Wallenberg Academy Fellow 2023
Humanities
Dr Mateja Hajdinjak
Max Planck Institute for Evolutionary Anthropology, Leipzig, Germany
Nominated by Stockholm University
Humanities
Dr Mateja Hajdinjak
Max Planck Institute for Evolutionary Anthropology, Leipzig, Germany
Nominated by Stockholm University
What was the relationship between neandertals and early Homo sapiens?
When the first humans migrated from Africa to Europe, they encountered neandertals.
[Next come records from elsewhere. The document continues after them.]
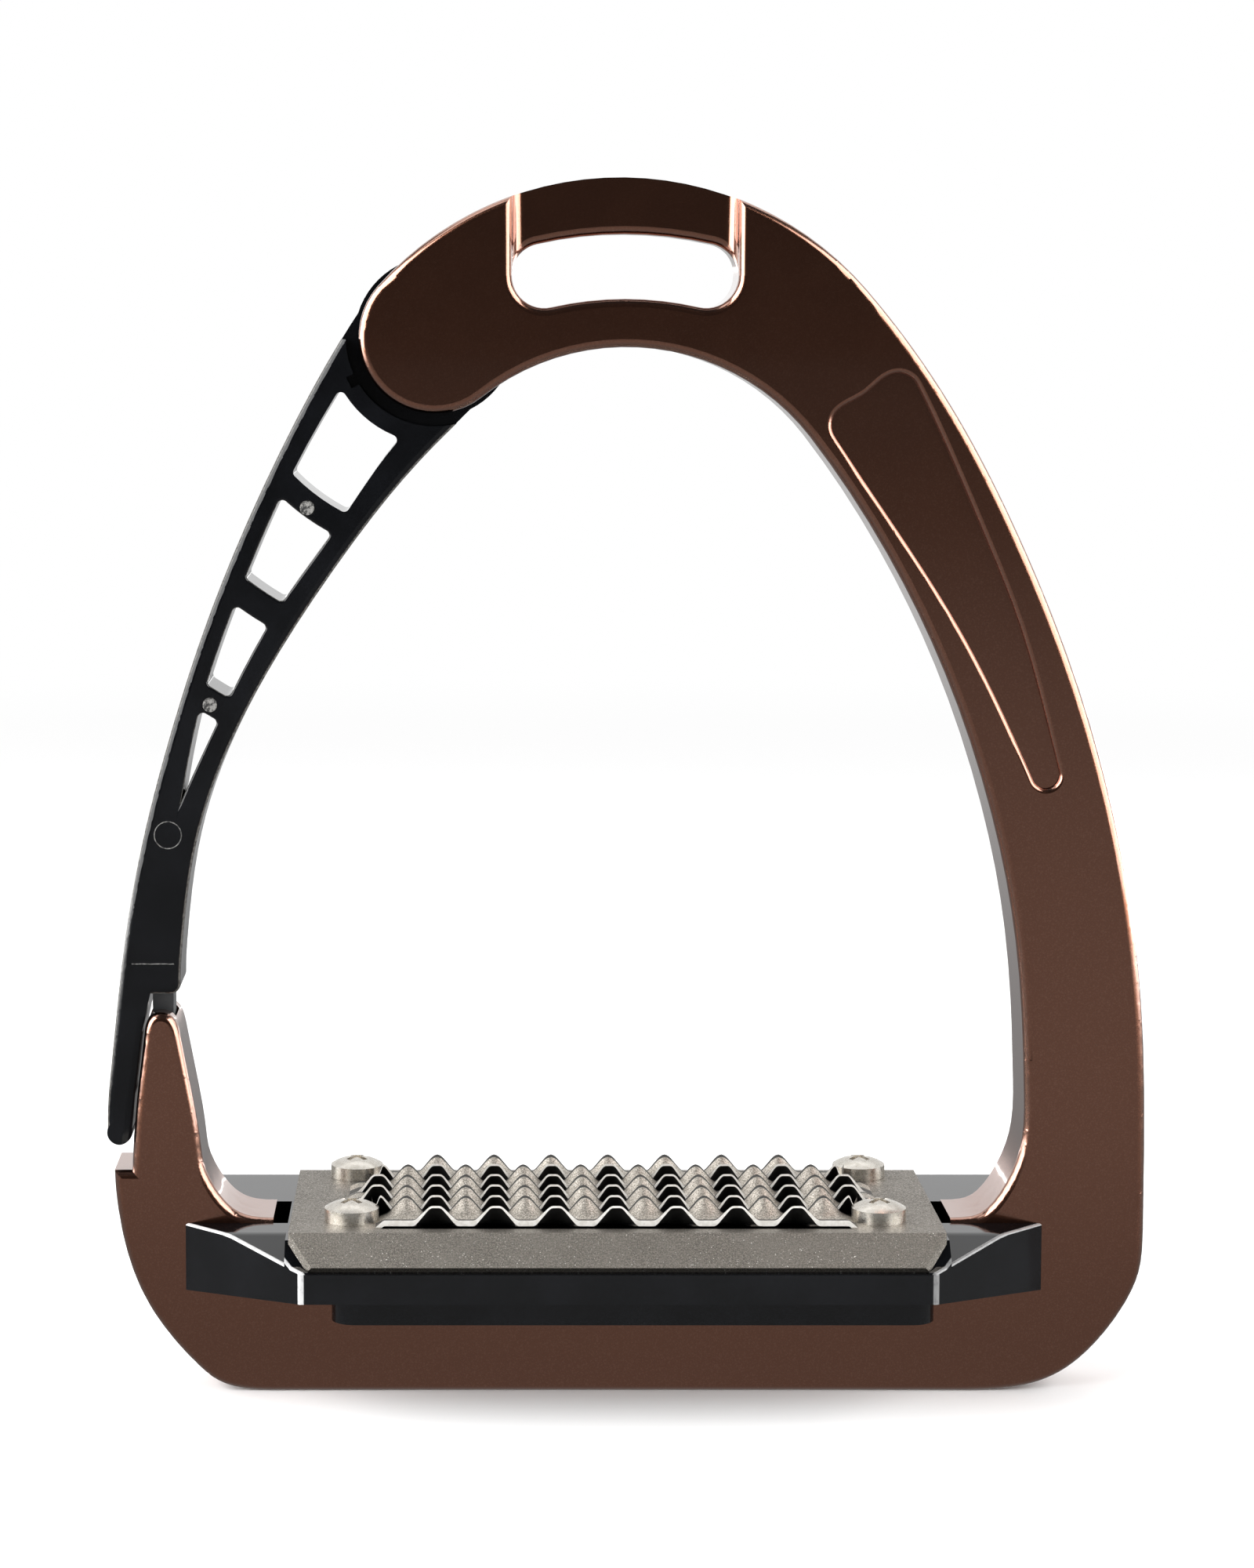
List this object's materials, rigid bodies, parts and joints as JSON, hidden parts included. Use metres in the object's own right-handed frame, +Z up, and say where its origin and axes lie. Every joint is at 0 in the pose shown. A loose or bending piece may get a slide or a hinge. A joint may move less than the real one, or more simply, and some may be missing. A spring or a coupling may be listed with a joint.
{
  "type": "stirrup iron",
  "caption": "Safety stirrup iron: an asymmetric metal arch with a leather slot, a toothed steel tread on a plastic saddle, and an outer arm that swings out to free the foot.",
  "frame": {"origin": "middle of the flat base, on the surface the iron stands on, halfway through the frame's thickness", "axes": "+Z up towards the leather slot, +X to the right branch with the release arm on -X, +Y to the back"},
  "size_m": [0.1542, 0.0488, 0.1802],
  "materials": {
    "brown_aluminium": "metallic brown lacquer on cast aluminium, satin-gloss",
    "black_nylon": "moulded, glossy",
    "blasted_steel": "bead-blasted stainless sheet",
    "bright_steel": "bright nickel plate",
    "spring_steel": "drawn wire",
    "bronze": "turned",
    "grey_rubber": "matt, moulded"
  },
  "bodies": {
    "iron": {"frame": "brown_aluminium", "pivot_screw": "bright_steel", "pivot_washer_front": "bright_steel", "pivot_washer_rear": "bright_steel", "return_spring": "spring_steel", "tread_body": "black_nylon", "grip_plate": "blasted_steel", "front_nut_bar": "black_nylon", "rear_nut_bar": "black_nylon", "plate_screw_front_left": "bright_steel", "plate_screw_front_right": "bright_steel", "plate_screw_rear_left": "bright_steel", "plate_screw_rear_right": "bright_steel", "plate_nut_front_left": "bright_steel", "plate_nut_front_right": "bright_steel", "plate_nut_rear_left": "bright_steel", "plate_nut_rear_right": "bright_steel", "base_bolt_left": "bright_steel", "base_bolt_right": "bright_steel", "base_insert_left": "bronze", "base_insert_right": "bronze"},
    "arm": {"release_arm": "black_nylon", "closing_buffer": "grey_rubber", "pivot_bush": "bronze"}
  },
  "joints": [
    {"name": "arm_hinge", "type": "hinge", "parent": "iron", "child": "arm", "pos_m": [-0.0284, 0, 0.1569], "axis": [0, 1, 0], "range_deg": [0, 70], "stiffness_Nm_per_rad": 0.12, "springref_deg": -34.38, "deforming": ["return_spring"]}
  ]
}
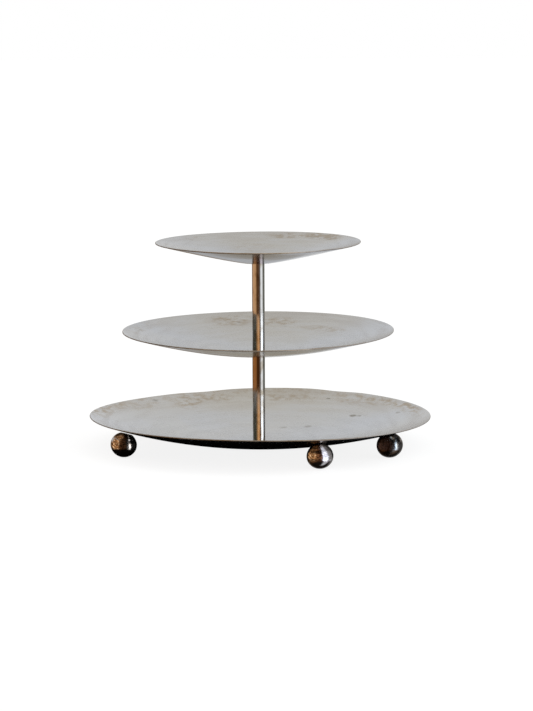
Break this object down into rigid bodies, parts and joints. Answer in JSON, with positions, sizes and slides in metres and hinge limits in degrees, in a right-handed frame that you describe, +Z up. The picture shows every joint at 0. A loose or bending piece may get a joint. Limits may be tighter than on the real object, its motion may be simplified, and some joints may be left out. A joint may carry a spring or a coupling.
{
  "type": "tiered cake stand",
  "caption": "Tiered cake stand with round, shallow dished metal plates that get smaller upwards, clamped on a slim central tube and standing on small ball feet.",
  "frame": {"origin": "on the floor, under the axis of the central post", "axes": "+Z up along the post; -Y is the front, where the ball foot nearest the viewer stands; +X to the viewer's right"},
  "size_m": [0.354, 0.354, 0.2134],
  "materials": {
    "plate_steel": "worn satin, mottled, with a bright cut rim",
    "post_steel": "polished tube, lightly worn",
    "foot_steel": "polished, dark warm tone",
    "fastener_steel": "plain machined"
  },
  "bodies": {
    "root": {"bottom_plate": "plate_steel", "middle_plate": "plate_steel", "top_plate": "plate_steel", "lower_post": "post_steel", "upper_post": "post_steel", "lower_post_base_plug": "fastener_steel", "lower_post_head_plug": "fastener_steel", "upper_post_base_plug": "fastener_steel", "upper_post_head_plug": "fastener_steel", "base_screw": "fastener_steel", "base_washer": "fastener_steel", "joining_stud": "fastener_steel", "top_screw": "fastener_steel", "top_washer": "fastener_steel", "ball_foot_left": "foot_steel", "ball_foot_front": "foot_steel", "ball_foot_right": "foot_steel", "ball_foot_back": "foot_steel", "foot_stud_left": "fastener_steel", "foot_stud_front": "fastener_steel", "foot_stud_right": "fastener_steel", "foot_stud_back": "fastener_steel"}
  },
  "joints": []
}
Wallenberg Academy Fellow Mateja Hajdinjak will map DNA from ancient skeletons around Europe, to try to understand how different populations of Homo sapiens and neandertals interacted, and which of them left traces in our DNA.
Genetic archaeologists have become increasingly able to isolate genetic material from prehistoric humans. They have even succeeded in sequencing DNA from people who lived in Europe 30–50,000 years ago: eight neandertals and seventeen Homo sapiens. The mapping shows that some of the early groups of Homo sapiens are our ancestors, while other groups had no impact on our DNA. Several Homo sapiens also carry neandertal traces in their DNA, but researchers have not yet discovered the opposite.
To better understand how Homo sapiens and neandertals interacted before the neandertals died out, Dr Mateja Hajdinjak, from the Max Planck Institute for Evolutionary Anthropology in Leipzig, will map DNA from more prehistoric humans. She will isolate DNA from remnants of human bone found at 27 different archaeological sites in Europe and Asia. The aim is to investigate whether there were different species of neandertals and Homo sapiens, how close the contact was between them and which of them left traces in modern humans’ DNA. She also hopes to be able to find genetic explanations for why neandertals died out.
As a Wallenberg Academy Fellow, Mateja Hajdinjak will work at Stockholm University.